Also if you look at the M&A activity, it’s been fairly muted. If you look at the M&A deal volume in the 9 months of 2023, it was the lowest that we had seen in the last decade. Even if you look at the IB fees, the Investment Banking M&A Advisory Fee, that is, it is one of the lowest that it has been in the last 10yrs.
On the question of when it is expected to improve and bounce back? So last time, we had mentioned that typically we have seen a lag of about 2-3 quarters between public tech and private tech and for the public markets having recovered this year, it is likely to see some recovery in the private tech also. We are already seeing this recovery in the private market happen. So if you look at the monthly trend in the private markets right, you can actually see early signs of that the recovery has started happening. So if you see the year on year growth rates, the declining trend which was happening for the last few quarters has started to reverse. So this is the same trend that you see in the global funding stats as well as in India. This is also something that we are also seeing anecdotally around which is that the deal activity seems to have picked up. So on the whole, the good news is that, looks like the private market deal activities seems to be bouncing back.

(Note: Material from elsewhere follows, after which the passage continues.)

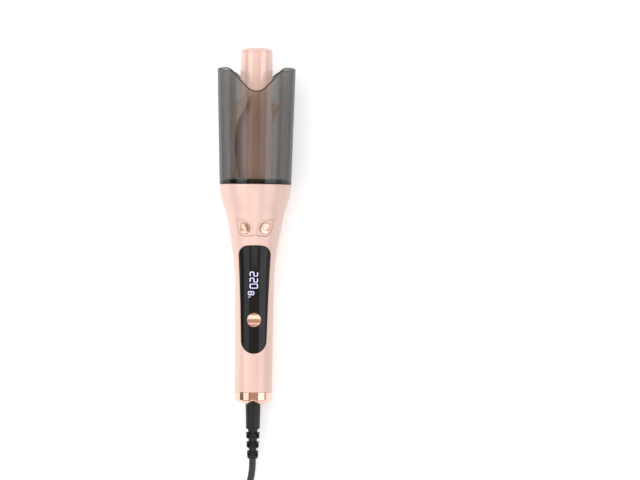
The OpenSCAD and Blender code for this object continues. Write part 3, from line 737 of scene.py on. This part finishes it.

Coming to some of the metrices of the business that we are seeing, so we are continuing to see greenshoots. Last quarter for instance, we had mentioned that, if you look at the deferred revenue, we had started to see the downward trend reverse and slight acceleration in the 1[st] quarter of the current financial year which is FY24. The good news is that this upward trend continues. And we saw further acceleration in our deferred revenue last quarter. So, the deferred revenue for Q2 FY24, if you adjust it for the change in billing methodology, which I'll cover in the subsequent slide, it grew to 31.3 crores, which is a 26% year on year increase right, which is a further acceleration from the growth that we have seen in Q1.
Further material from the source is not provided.